Weed also grew up working at the family business but got a degree in accounting and worked in Texas for Koch Industries. A series of tragedies made her realize if she had any interest in running the business herself, she needed to get home. Her aunt Linda and her father were both terminally ill, and her mother was in a serious car accident that required her to have multiple surgeries. Rowlen was considering closing or selling the business.

“I was like, ‘What if this isn’t an opportunity anymore and I come to regret it?’ ” Weed says. “So I said [to Rowlen], ‘Can you hang in there a couple more years with me, and I’ll come back and see if this is a fit for me?’ ”

It only took her a few weeks to move back to Wichita in September 2015. Eight years later, Weed is the managing member and co-owns Ultra Modern with her mom and plans to eventually buy her out completely. It’s a process Rowlen believes is necessary for a proper handover, like what she did with her dad all those years ago.

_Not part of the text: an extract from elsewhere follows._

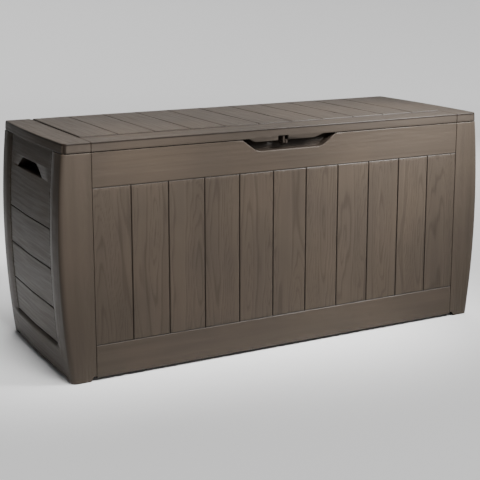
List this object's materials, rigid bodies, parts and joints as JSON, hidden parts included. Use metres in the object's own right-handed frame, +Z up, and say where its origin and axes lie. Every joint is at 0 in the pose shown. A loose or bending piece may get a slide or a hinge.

“[Parents] start a business as a way for retirement, and [children] can’t expect them to give it to you for free,” Rowlen says. “You need to make a fair offer for both parties and also then honor that person.”

“And now [Rowlen’s] my sounding board and where I get advice when I need it,” Weed says.

Weed says growing up tagging along with Rowlen to industry events, she saw the long-term friendships that Rowlen made and how the industry offered travel opportunities (Rowlen has visited around 25-30 countries for various events and incentive trips.) 

Weed knows she has big shoes to fill — in fact, she even considered not changing her last name when she married because she knew it carried weight in the industry. But Rowlen feels more than comfortable with Weed at the helm. 

“The business couldn’t be in better hands,” Rowlen says. “She’s smart, she’s bright and she’s a people person.”

  As a third-generation owner, Weed says the fourth generation of potential owners are already working in the business and says, “I definitely see how this will continue.”